Greice tem um senso de humor afiado desde o início, mas consegue tornar a sua premissa mais interessante a cada bloco, na medida em que a personagem-título se transforma em uma espécie de mosaico de versões. Amandyra, numa atuação inteligente e sedutora, faz o público comprar completamente as histórias da protagonista, mesmo quando essa toma as mais erradas decisões. Enquanto a primeira metade tem uma sensação curiosa de deslocamento, sobretudo por se passar num país estrangeiro, a segunda, ambientada em Fortaleza, ganha ainda mais humor e coadjuvantes de peso que ajudam a relação público-personagem se tornar mais cheia de nuances.
É particularmente feliz que o longa não trate Greice com julgamentos morais em relação às suas artimanhas e jogos de poder para com os outros, mas se divirta explorando as possibilidades práticas das ações dela – cabendo assim ao espectador fazer seu próprio juízo. E surpreende que, no processo, Mouramateus consiga construir cenas ternas que pegam a plateia desprevenida no meio de todo o cinismo do roteiro. Greice nunca é vista pelo diretor como uma figura heroica e tampouco é vilanesca; aos olhos da câmera, ela é sempre uma musa da invenção.

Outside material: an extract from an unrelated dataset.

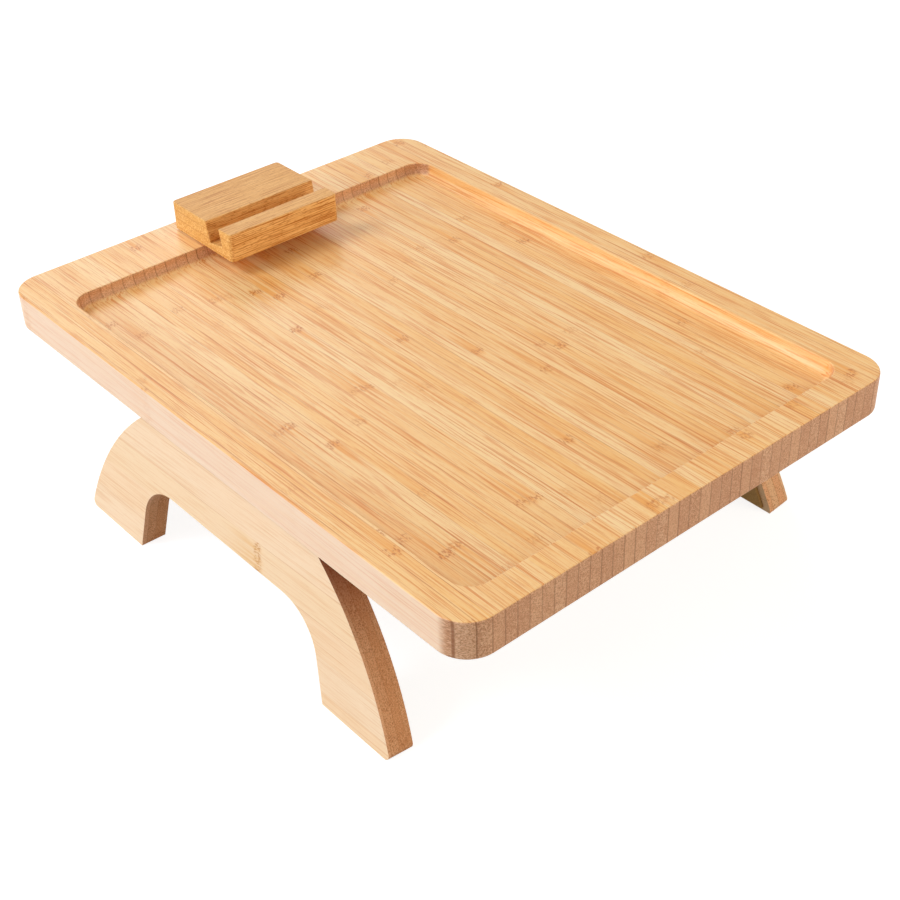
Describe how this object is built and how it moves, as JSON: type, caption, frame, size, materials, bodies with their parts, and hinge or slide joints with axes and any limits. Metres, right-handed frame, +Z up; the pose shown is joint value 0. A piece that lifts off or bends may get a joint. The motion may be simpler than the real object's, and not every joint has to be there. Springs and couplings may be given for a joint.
{
  "type": "sofa tray",
  "caption": "Bamboo sofa-arm tray: a coved serving board on two splayed, fold-in arch legs, with a turning slotted phone holder on its back rim.",
  "frame": {"origin": "on the floor under the middle of the board", "axes": "+X across the board's strips to the right, +Y along the strips towards the phone holder, +Z up"},
  "size_m": [0.304, 0.402, 0.1415],
  "materials": {
    "board_bamboo": "satin lacquered bamboo, edge-glued strips",
    "leg_bamboo": "satin lacquered bamboo",
    "holder_bamboo": "satin lacquered bamboo, a darker batch",
    "grip_pad": "matt foam rubber",
    "hinge_steel": "satin",
    "pin_steel": "satin",
    "screw_steel": "zinc plated",
    "insert_brass": "machined",
    "glide_nylon": "smooth"
  },
  "bodies": {
    "tray": {"tray_board": "board_bamboo", "left_front_tray_leaf": "hinge_steel", "left_rear_tray_leaf": "hinge_steel", "right_front_tray_leaf": "hinge_steel", "right_rear_tray_leaf": "hinge_steel", "left_front_hinge_pin": "pin_steel", "left_rear_hinge_pin": "pin_steel", "right_front_hinge_pin": "pin_steel", "right_rear_hinge_pin": "pin_steel", "left_tray_screws": "screw_steel", "right_tray_screws": "screw_steel", "pivot_washer": "screw_steel", "pivot_disc": "glide_nylon"},
    "left_side": {"left_leg": "leg_bamboo", "left_front_pad": "grip_pad", "left_rear_pad": "grip_pad", "left_front_leg_leaf": "hinge_steel", "left_rear_leg_leaf": "hinge_steel", "left_leg_screws": "screw_steel"},
    "right_side": {"right_leg": "leg_bamboo", "right_front_pad": "grip_pad", "right_rear_pad": "grip_pad", "right_front_leg_leaf": "hinge_steel", "right_rear_leg_leaf": "hinge_steel", "right_leg_screws": "screw_steel"},
    "holder": {"phone_holder": "holder_bamboo", "pivot_insert": "insert_brass", "pivot_bolt": "screw_steel"}
  },
  "joints": [
    {"name": "left_leg_fold", "type": "hinge", "parent": "tray", "child": "left_side", "pos_m": [-0.12204, -0.004, 0.0973], "axis": [0, -1, 0], "range_deg": [0, 95]},
    {"name": "right_leg_fold", "type": "hinge", "parent": "tray", "child": "right_side", "pos_m": [0.12204, -0.004, 0.0973], "axis": [0, 1, 0], "range_deg": [0, 95]},
    {"name": "holder_spin", "type": "hinge", "parent": "tray", "child": "holder", "pos_m": [0, 0.1815, 0.1235], "axis": [0, 0, 1], "continuous": true}
  ]
}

"Comecei a pensar nesse projeto quando tinha acabado de chegar em Lisboa. Muitas das experiências retratadas no filme vem diretamente da minha própria experiência como recém imigrante lá. Eu tenho a sensação de que, se ainda se vê na tela uma relação de muita paixão em relação a um lugar novo, tem algo de amadurecimento meu aí em termos formais mesmo. Eu não conseguiria ter feito esse filme sem antes ter dirigido Antônio um dois três e A vida são dois dias, sem dúvida, o que se deve muito à minha colaboração com Mauro nesses dois filmes anteriores e nesse também. O ritmo, o tom e a cadência não é uma construção apenas minha, mas nossa", afirmou o diretor em entrevista ao Viver.
Mauro Soares, ator e preparador de elenco do filme, destacou o processo de amadurecimento das filmagens. "Foi muito rico a gente ter tido uma separação entre a primeira parte a segunda. Tivemos todo um tempo de pré-produção antes de cada um dos blocos, o que torna a segunda metade ainda mais 'harmônica', ao menos no que eu noto as pessoas sentindo do filme. Toda a parte de Fortaleza tem uma palatabilidade que vem muito de a gente já ter gravado a primeira e poder olhar o material com calma. Nos outros dois filmes a gente também filmou por partes, então acho que afinamos esse jeito de trabalhar, e no Greice a gente vê esse amadurecimento como resultado", explicou.